As an example of a typical problem that can occur during integration, there was a problem with a cable used to route some high-speed serial pairs from the backside of the slot with the carrier of the custom XMC. These high-speed pairs are used to interface to another subsystem. Initially the cable was wired as if it were connecting to high-speed pairs from the Expansion Plane instead of from an XMC carrier. VITA 46.9 has high-speed pairs wired differently from methods used for fabric connections such as the Expansion Plane and Data Plane ports. This difference was missed by an engineer on the team who was new to this ecosystem. Fortunately, the problem was caught early, when it was just a cable in a development system and not the custom backplane for the deployed system.
According to the integration team, the OpenVPX specification quickly resolved integration conflicts by mitigating rework cycles, minimizing “finger pointing” between development and integration groups, and reducing interoperability issues, which led to a 50 percent reduction in integration time.[2]
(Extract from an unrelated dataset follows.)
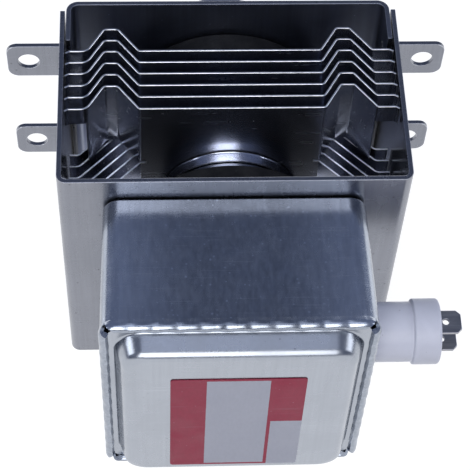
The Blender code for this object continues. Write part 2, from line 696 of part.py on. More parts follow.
def turned_cup(profile):
    """Spin a profile whose middle points meet the axis twice, once outside and once inside."""
    bm = bmesh.new()
    points = [bm.verts.new((radius, y, 0)) for y, radius in profile]
    edges = []
    for i, point in enumerate(points):
        following = points[(i + 1) % len(points)]
        if point.co.x > 0 or following.co.x > 0:
            edges.append(bm.edges.new((point, following)))
    bmesh.ops.spin(bm, geom=points + edges, cent=(0, 0, 0), axis=(0, 1, 0), angle=2 * math.pi,
                   steps=MEDIUM, use_merge=True)
    bmesh.ops.remove_doubles(bm, verts=bm.verts, dist=1e-7)
    return bm


# Filter box and cover

def box_half(y):
    """Half width and half height of the box's outer surface at a depth y, draft included."""
    share = (BOX_REAR_Y - y) / (BOX_REAR_Y - LIP_START_Y)
    return BOX_WIDTH / 2 + BOX_DRAFT * share, BOX_HEIGHT / 2 + BOX_DRAFT * share


def box_surface(offset):
    """Rings of the box's surface from the rear face to the rim, moved inwards by an offset."""
    rings = []
    edge = BOX_EDGE - offset
    for i in range(4):
        angle = math.radians(90 * i / 3)
        y = BOX_REAR_Y - offset - edge * (1 - math.cos(angle))
        half_x, half_z = box_half(y)
        inset = offset + edge * (1 - math.sin(angle))
        rings.append(rounded_ring(half_x - inset, half_z - inset, BOX_CORNER - min(inset, BOX_CORNER - 0.0008), y))
    half_x, half_z = box_half(LIP_START_Y)
    corner = BOX_CORNER - offset
    rings.append(rounded_ring(half_x - offset, half_z - offset, corner, LIP_START_Y))
    lip = offset - LIP_FLARE
    rings.append(rounded_ring(half_x - lip, half_z - lip, corner, LIP_START_Y - LIP_FLARE))
    rings.append(rounded_ring(half_x - lip, half_z - lip, corner, BOX_FRONT_Y))
    return rings


def crimp_cutters():
    """Short bars that press a row of dents in the outside of the lip."""
    bars = []
    offset = CRIMP_RADIUS - CRIMP_DEPTH
    for half_along, half_across, upright in ((LIP_HALF_X, LIP_HALF_Z, False), (LIP_HALF_Z, LIP_HALF_X, True)):
        count = int((half_along - BOX_CORNER) * 2 / CRIMP_PITCH)
        for side in (-1, 1):
            for i in range(count):
                along = (i - (count - 1) / 2) * CRIMP_PITCH
                across = side * (half_across + offset)
                x, z = (across, along) if upright else (along, across)
                bar = rod(CRIMP_RADIUS, BOX_FRONT_Y - GAP, BOX_FRONT_Y + CRIMP_LENGTH, 8)
                bars.append(shifted(bar, (x, 0, MIDDLE_Z + z)))
    return merged(*bars)


def corner_notches():
    """V cutters for the notches at the four corners of the lip."""
    notches = []
    for sign_x in (-1, 1):
        for sign_z in (-1, 1):
            corner = Vector((sign_x * LIP_HALF_X, 0, MIDDLE_Z + sign_z * LIP_HALF_Z))
            out = Vector((sign_x, 0, sign_z)).normalized()
            side = Vector((-out.z, 0, out.x)) * NOTCH_WIDTH / 2
            inner = corner - out * BOX_CORNER
            front = Vector((0, BOX_FRONT_Y - GAP, 0))
            tip = Vector((0, BOX_FRONT_Y + NOTCH_DEPTH, 0))
            notches.append(prism([inner + front + side, inner + front - side, inner + tip], out * BOX_CORNER * 1.5))
    return merged(*notches)


def filter_box():
    """Drawn tray against the input plate, with a stem hole, a capacitor hole and a crimped lip."""
    outer = box_surface(0)
    inner = box_surface(BOX_SHEET)
    box = place("filter_box", lofted(outer + list(reversed(inner))), steel, (0, 0, MIDDLE_Z))
    boolean(box, rod(CUP_RADIUS + 2 * RUNNING_GAP, BOX_REAR_Y - 3 * BOX_SHEET, BOX_REAR_Y + BOX_SHEET, FINE),
            location=(0, 0, AXIS_Z))
    boolean(box, along_x(rod(CAPACITOR_RADIUS + GAP, BOX_WIDTH / 2 - 3 * BOX_SHEET,
                             BOX_WIDTH / 2 + 4 * BOX_SHEET, MEDIUM)), location=(0, CAPACITOR_Y, AXIS_Z))
    holes = [shifted(rod(BOX_RIVET_RADIUS + GAP, BOX_REAR_Y - 3 * BOX_SHEET, BOX_REAR_Y + BOX_SHEET, SMALL),
                     (x, 0, z)) for x, z in box_rivet_places()]
    boolean(box, merged(*holes))
    boolean(box, crimp_cutters())
    boolean(box, corner_notches())


def box_rivet_places():
    """X and Z of the rivets between the box and the input plate."""
    across, along = BOX_WIDTH / 2 - BOX_RIVET_SIDE_INSET, BOX_HEIGHT / 2 - BOX_RIVET_END_INSET
    return [(side * across, MIDDLE_Z + end * along) for side in (-1, 1) for end in (-1, 1)]


def box_rivets():
    """Rivets with a head inside the box, flush with the inner face of the input plate."""
    r, head = BOX_RIVET_RADIUS, BOX_RIVET_HEAD_RADIUS
    low = BOX_REAR_Y - BOX_SHEET - GAP
    profile = [(low - BOX_RIVET_HEAD, 0), (low - BOX_RIVET_HEAD, head * 0.7), (low, head), (low, r),
               (YOKE_SHEET, r), (YOKE_SHEET, 0)]
    for i, (x, z) in enumerate(box_rivet_places(), 1):
        place(f"box_rivet_{i}", turned(profile, SMALL), bright_steel, (x, 0, z))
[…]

Anne Mascarin is a product marketing manager at Mercury Computer Systems. She can be contacted at [email protected].
Greg Rocco is a systems consulting engineer at Mercury Computer Systems. He is the lead editor of the OpenVPX System Specification. He can be reached at [email protected].
[1] The deployed backplane and conduction-cooled chassis were developed in parallel with the system software. With the deployed chassis, the backplane items that were cabled via RTMs in the development system were routed in the backplane.
[2] The estimates cited are based on the demonstrated experience of Mercury’s OpenVPX engineering team while working with customers. Other teams, and the industry as a whole, can reap similar benefits by embracing the potential of OpenVPX.